“È come se nell’acqua che viene utilizzata per fermentare la birra aggiungessimo un bicchiere di vino. E a fine processo pretendessimo di spillare dalla cisterna un bicchiere di vino. Attraverso la tecnologia di riciclo chimico, le aziende potrebbero utilizzare l’approccio mass balance per etichettare il proprio prodotto come riciclato al 100%, quando magari di contenuto riciclato ce n’è davvero pochissimo”. Stiamo parlando di riciclo delle plastiche e questo esempio di Mattia Comotto, project manager di Aquafil, spiega perfettamente il motivo per cui diverse associazioni - tra cui Zero Waste Europe, EEB-European Environmental Bureau, Greenpeace, Ecos, ChemSec - hanno scritto una lettera congiunta alla Direzione Ambiente della Commissione europea per modificare una bozza di atto d’esecuzione della direttiva SUP (Single-Use-Plastic) che stabilisce le modalità di calcolo per le quote di materia prima riciclata dei nuovi imballaggi monouso. Si tratta di un atto importante perché regola il modo in cui gli Stati membri dovranno calcolare la quantità di plastica riciclata per soddisfare le richieste della SUP.

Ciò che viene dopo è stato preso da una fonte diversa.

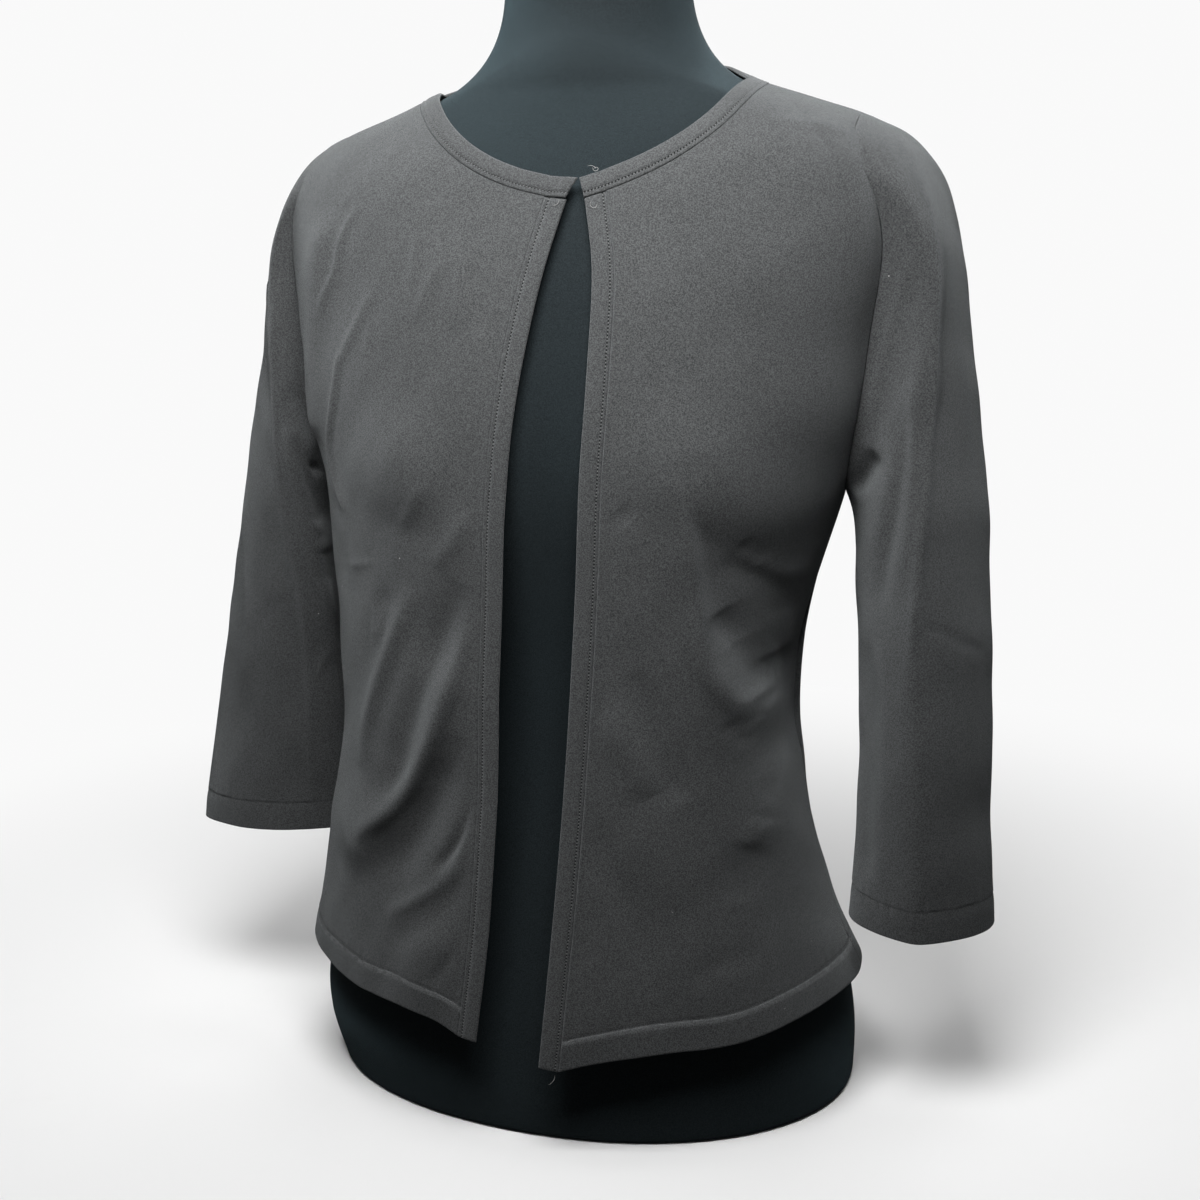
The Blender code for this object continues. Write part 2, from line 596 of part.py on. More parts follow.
def joined(*lines):
    """Lines of points end to end, without repeating the points where they meet."""
    return np.concatenate([lines[0]] + [line[1:] for line in lines[1:]])


def main():
    clear_scene()
    knit = material("charcoal_knit")
    band_knit = material("charcoal_band")
    jersey = material("black_jersey")

    sides = {"left": (1, SIDE_LEFT, EDGE_LEFT, HEM_LEFT, NECKLINE_FRONT_LEFT),
             "right": (-1, SIDE_RIGHT, EDGE_RIGHT, HEM_RIGHT, NECKLINE_FRONT_RIGHT)}
    armholes, side_seams, necklines, shoulders, edges = {}, {}, {}, {}, {}
    for name, (side, seam, edge, hem, neckline) in sides.items():
        turn = list if side > 0 else mirrored
        front = drape(smooth_curve(turn(ARMHOLE_FRONT), ROWS_ARMHOLE))
        back = drape(smooth_curve(turn(ARMHOLE_BACK), ROWS_ARMHOLE))
        armholes[name] = (front, back)
        side_seams[name] = drape(smooth_curve(seam, ROWS_BODY))
        necklines[name] = drape(smooth_curve(neckline, COLUMNS_NECK))
        shoulders[name] = drape(smooth_curve(turn((NECK_SHOULDER_POINT, SHOULDER_POINT)), COLUMNS_SHOULDER))
        edges[name] = drape(smooth_curve(edge, ROWS_BODY + ROWS_ARMHOLE))
        bottom = drape(smooth_curve(hem, COLUMNS_NECK + COLUMNS_SHOULDER))
        top = joined(necklines[name], shoulders[name])
        far_edge = joined(side_seams[name], front[::-1])
        grid = drape(evened(drape(coons(bottom, top, edges[name], far_edge))))
        add_panel(f"{name}_front", grid, knit, ("top", "start", "end"))

    back_neck = drape(smooth_curve(NECKLINE_BACK, COLUMNS_BACK_NECK))
    top = joined(shoulders["left"][::-1], back_neck, shoulders["right"])
    bottom = drape(smooth_curve(HEM_BACK, COLUMNS_BACK_NECK + 2 * COLUMNS_SHOULDER))
    start = joined(side_seams["left"], armholes["left"][1][::-1])
    end = joined(side_seams["right"], armholes["right"][1][::-1])
    grid = drape(evened(drape(coons(bottom, top, start, end))))
    add_panel("back_panel", grid, knit, ("top", "start", "end"))

    sleeves = {"left": (SLEEVE_LEFT, CUFF_LEFT, CAP_LEFT),
               "right": (SLEEVE_RIGHT, CUFF_RIGHT, CAP_RIGHT)}
    for name, (table, cuff, cap) in sleeves.items():
        front, back = armholes[name]
        loop = np.concatenate([front, back[::-1][1:-1]])
        add_sleeve(f"{name}_sleeve", loop, table, cuff, cap, sides[name][0], knit)

    for name in sides:
        toward_middle = np.array((-sides[name][0], 0, 0))
        add_band(f"{name}_front_band", edges[name], toward_middle, band_knit, BAND_TRIMS)
    ends = [drape(np.array(points)) for points in (NECK_END_LEFT, NECK_END_RIGHT)]
    seam = joined(ends[0][::-1], necklines["left"], back_neck, necklines["right"][::-1], ends[1])
    add_band("neck_band", seam, np.array((0, NECK_Y, NECK_AIM_HEIGHT)) - seam, band_knit, (0, 0, 0))
    add_form(jersey)


main()
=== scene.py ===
# %% [markdown]
# # A knit cardigan on a dress form
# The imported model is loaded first. It gives the place and size of every part of the object, so each
# finished piece below is worked out in the same frame, in metres, with the front towards -Y.

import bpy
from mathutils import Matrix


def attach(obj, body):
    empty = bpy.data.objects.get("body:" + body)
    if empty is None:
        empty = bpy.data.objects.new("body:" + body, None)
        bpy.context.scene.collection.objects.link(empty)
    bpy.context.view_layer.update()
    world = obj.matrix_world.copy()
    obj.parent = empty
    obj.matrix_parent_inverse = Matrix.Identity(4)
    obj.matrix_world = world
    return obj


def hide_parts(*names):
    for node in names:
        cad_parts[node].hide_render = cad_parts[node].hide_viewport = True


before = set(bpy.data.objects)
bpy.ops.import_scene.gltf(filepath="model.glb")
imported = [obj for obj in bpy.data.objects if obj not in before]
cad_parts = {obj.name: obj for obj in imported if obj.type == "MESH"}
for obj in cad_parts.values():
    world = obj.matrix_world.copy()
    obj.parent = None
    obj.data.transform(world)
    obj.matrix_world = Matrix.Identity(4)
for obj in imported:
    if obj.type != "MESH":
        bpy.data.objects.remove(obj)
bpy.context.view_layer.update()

import math

import bpy
import numpy as np
from mathutils import Matrix

print("packed model:", sorted(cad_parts))

# %% [markdown]
# ## The camera comes first
# The photograph was taken from a little to the wearer's left and from above, from about a metre away.
# Its field of view is given as a focal length in pixels of a frame 1200 pixels wide, which turns into
# millimetres of lens on a 36 mm sensor. A small roll levels nothing: it copies a hand-held tilt.

# %% Camera
CAMERA_TURN = math.radians(15.3)
CAMERA_TIP = math.radians(13.6)
CAMERA_ROLL = math.radians(-1.5)
CAMERA_REACH = 1.0
CAMERA_HEIGHT = 0.543
FOCAL_PIXELS = 1685.0
FRAME_PIXELS = 1200.0
SENSOR = 36.0


def placed(name, data, *columns):
    """An object made of the data, with its right, up and back directions and its place as columns."""
    made = bpy.data.objects.new(name, data)
    bpy.context.scene.collection.objects.link(made)
    matrix = np.eye(4)
    matrix[:3] = np.stack(columns, axis=1)
    made.matrix_world = Matrix(matrix.tolist())
    return made


def place_camera():
    """Three square axes: right is level, forward is tipped down, and both then roll about forward."""
    right = np.array((math.cos(CAMERA_TURN), math.sin(CAMERA_TURN), 0.0))
    level = np.array((-math.sin(CAMERA_TURN), math.cos(CAMERA_TURN), 0.0))
    forward = level * math.cos(CAMERA_TIP) - np.array((0, 0, math.sin(CAMERA_TIP)))
    up = np.cross(right, forward)
    rolled_right = right * math.cos(CAMERA_ROLL) + up * math.sin(CAMERA_ROLL)
    rolled_up = up * math.cos(CAMERA_ROLL) - right * math.sin(CAMERA_ROLL)
    data = bpy.data.cameras.new("camera")
    data.sensor_width = SENSOR
    data.lens = FOCAL_PIXELS * SENSOR / FRAME_PIXELS
    data.clip_start = 0.01
    place = -level * CAMERA_REACH + np.array((0, 0, CAMERA_HEIGHT))
    camera = placed("camera", data, rolled_right, rolled_up, -forward, place)
    bpy.context.scene.camera = camera
    return camera


CAMERA = place_camera()
print("lens in mm:", round(CAMERA.data.lens, 2))

# %% [markdown]
# ## The body under the cloth
# Cloth on a dress form is easiest to describe with a field: a function of a point in space that is
# negative inside the body and positive outside it. Two bodies are needed. One is the form itself, and
# the other is the looser shape that the cardigan takes over it.
# Each is a stack of rounded level sections, cut off by two sloping shoulders and joined to a neck.

# %% Measures of the body
def metres(rows, columns=None):
    """Millimetres in metres. With columns given, only so many of a table's columns are millimetres."""
    table = np.array(rows, float)
    if columns is None:
        return table / 1000
    table[:, :columns] /= 1000
    return table


FORM_HEIGHT = 0.685
BASE_ROUND = 0.004
NECK_RADIUS = 0.0515
NECK_TAPER = 0.090
NECK_Y = 0.032
NECK_FILLET = 0.041
TOP_ROUND = 0.010
RIDGE_HEIGHT = 0.6310
RIDGE_Y = 0.018
RIDGE_ROUND = 0.020
SHOULDER_SLOPE = 0.352
SHOULDER_TILT = 0.020
SHOULDER_CURVE = 3.2
SHOULDER_ROUND = 0.022
BUST_X = 0.082
BUST_HEIGHT = 0.388
BUST_DEPTH = 0.020
BUST_SPREAD = 0.052
SPINE_Y = 0.010
SPINE_TOP = 0.440

WALL = 0.0015
HEM_WALL = 0.0022
BAND_WALL = 0.0021
BAND_RISE = 0.0004
BAND_WIDTH = 0.0120
SEAM_GAP = 0.0001
CLEARANCE = 0.0006
CLOTH_ARCH = 0.25
GUARD_SHARE = 1.3
GUARD_ROUND = 0.004
HEM_DEPTH = 0.021
CUFF_DEPTH = 0.020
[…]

Gli approcci di calcolo a rischio di greenwashing

Il metodo sotto accusa è il mass balance approach, ovvero un approccio utilizzato nel riciclo chimico che permette di allocare a un determinato prodotto un contenuto di materiale riciclato o bio-based, indipendentemente dal fatto che il prodotto finito contenga o meno il medesimo contenuto. Il tutto si basa su un concetto allocazione di crediti di contenuto riciclato o bio-based che, secondo le organizzazioni firmatarie, permetterebbe alle aziende di aumentare magicamente la quota di contenuto riciclato, mettendo a rischio trasparenza e la credibilità con cui si misura l’effettiva sostenibilità del packaging.

Un argomento molto caldo, soprattutto in vista delle votazioni al Parlamento europeo sul nuovo regolamento sugli imballaggi proposto dalla Commissione europea.
L’industria petrolchimica ha visto nel riciclo chimico una nuova opportunità per continuare a produrre la quantità di plastica di sempre, promuovendo tale pratica come panacea ai problemi di sovrapproduzione e inquinamento da plastica. Da un lato è vero che le tre diverse tecnologie di riciclo chimico sono in grado di riciclare infinite volte alcuni polimeri, dall’altro, però, è difficile dire ad oggi quale sia il vero impatto ambientale di questi processi.

“L'atto di esecuzione della Commissione dovrebbe assicurare regole di calcolo a sostegno di un approccio tecnologicamente neutro”, ha detto Lauriane Veillard, Chemical Recycling officer di Zero Waste Europe. “Se claim ambientali che utilizzano il bilancio di massa si basano su approcci diversi dall'allocazione proporzionale, le pratiche di greenwashing diventeranno la nuova norma in Europa".
Con “allocazione proporzionale” Veillard intende un’attribuzione del riciclato commisurato all’input. Per esempio, in uno stabilimento che produce bottiglie PET entra una tonnellata di plastica riciclata chimicamente e una di polimeri vergini. I due lotti vengono miscelati: le bottiglie che usciranno dallo stabilimento avranno un contento di riciclato del 50%.

Secondo Zero Waste Europe e le altre organizzazioni un metodo di allocazione non proporzionale, invece, porterebbe a tassi di riciclo fuorvianti. Ad esempio, attraverso la tecnologia di pirolisi (riciclo chimico) – in cui è difficile verificare il flusso di materia – spesso vengono segnalati tassi di riciclo che arrivano all'80%, mentre la resa effettiva del contenuto riciclato può arrivare al massimo al 10%. Il tasso di rendimento è una metrica significativa per confrontare l’efficienza delle diverse tecnologie di riciclo e non andrebbe sottovalutata. “Ci piace sottolinearlo soprattutto per quanto riguarda la pirolisi del PET – si legge nella lettera – in cui le quantità di rendimento del contenuto riciclato viene valutata come irrilevante”.

La richiesta delle associazioni è, dunque, “che l’unico modello di contabilità ammesso per verificare il flussi di materia riciclata diventi l’allocazione proporzionale, poiché questo è l’unico approccio in grado di garantire un percorso chimico e fisico comprovato tra la materia prima in ingresso e il prodotto finale”.
La scadenza per fornire alla Commissione europea raccomandazioni e modifiche all’atto d’esecuzione della direttiva SUP era il 17 luglio. Ora la palla passa a Bruxelles.